A bipartisan infrastructure bill weaving its way through Washington proposes $7.5 billion in funding for EV charging infrastructure, although that is half the amount the Biden Administration wanted to bring about an additional 500,000 charging stations in the U.S., up from about 43,000 Level 2 and Level 3 public charging stations in the U.S. currently. Tesla, Electrify America, ChargePoint, Greenlots, EVgo and several other charging station providers and networks have been adding infrastructure, in many instances taking advantage of smaller regional grants and incentives.
Given the relatively scant charging infrastructure in the U.S., MIT’s Reimer says hybrid technologies and even internal-combustion-engine vehicles are going to make sense in certain environments. “Ignoring that now is deflating one of the key aspects of consumer interest and consumer demand in the not-so-distant future,” he says.
On the autonomous-vehicle side, despite a slew of advanced driver-assist systems (ADAS) on vehicles today, research has shown they are not always used or understood, and are not stemming roadway fatalities.
“Having 100 people die a day is just unacceptable for us,” says Mark Rosekind, chief safety innovation officer-Zoox, of a huge issue the industry has yet to solve despite decades of investment and R&D into making vehicles safer. Important to note is 100 per day was roughly the motor-vehicle-crash death rate in 2019, but in 2020 the National Safety Council estimated 42,000 Americans died in vehicle crashes. The fatality rate increase from 2019 to 2020 was the highest year-on-year rise since 1924.
“People don’t even know what they’ve got in their cars today,” Rosekind says of the slew of ADAS technologies such as adaptive cruise control, lane-keeping assist and blindspot detection currently available in many new vehicles.

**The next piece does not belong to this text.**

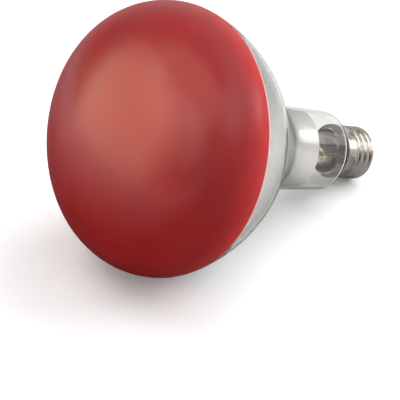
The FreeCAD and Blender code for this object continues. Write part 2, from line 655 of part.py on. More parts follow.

That contention is supported by MIT’s AgeLab, which leads an Advanced Vehicle Technology Consortium with 20 different automakers or stakeholders in the autonomous sector to find out how people are leveraging currently available production-level automation systems.
MIT’s Reimer says in many situations the specifications and designs the industry has developed aren’t “understood well enough to get proper, effective use out of the technologies we’re placing on the road.” To mitigate issues with current ADAS technologies and enhance their appropriate use, engineers are going to have to work in a much more iterative, incremental framework, he says.
As an early developer of ACC and someone who’s spent years in the ADAS side of the business, Continental North America’s Zachary Bolton, head of R&D for Holistic Engineering and Technologies, believes education is key.
While information about what ADAS tech can and can’t do is often placed in an owner’s manual, he knows few vehicle owners actually will crack them open and spend time learning about their vehicles’ safety technology.
He says that’s why Continental is taking part in the #safelythere campaign on social media, to spread the word on 35-plus different safety systems already in the market, which should help decrease the confusion that even Maya Pindeus, CEO-Humanising Autonomy says she encounters with today’s ADAS.
Pindeus advocates for regulators, who she says play an “incredibly important role” in getting these systems to fruition, to set more realistic expectations than Level 4 or Level 5 may conjure up in consumers’ minds.
“Vision Zero is a great initiative … but what can be achieved in a shorter timeframe?” she says of the goal many cities globally are working toward for zero automobile-related deaths on roadways.
Continental’s Bolton advocates for more connectivity between the vehicle and surrounding infrastructure, as well as cyclists and pedestrians, to help stem deaths, while MIT’s Reimer sees smaller goals, such as 2% or 5% reduction in deaths on roadways, as more achievable and helping keep consumer expectations in check.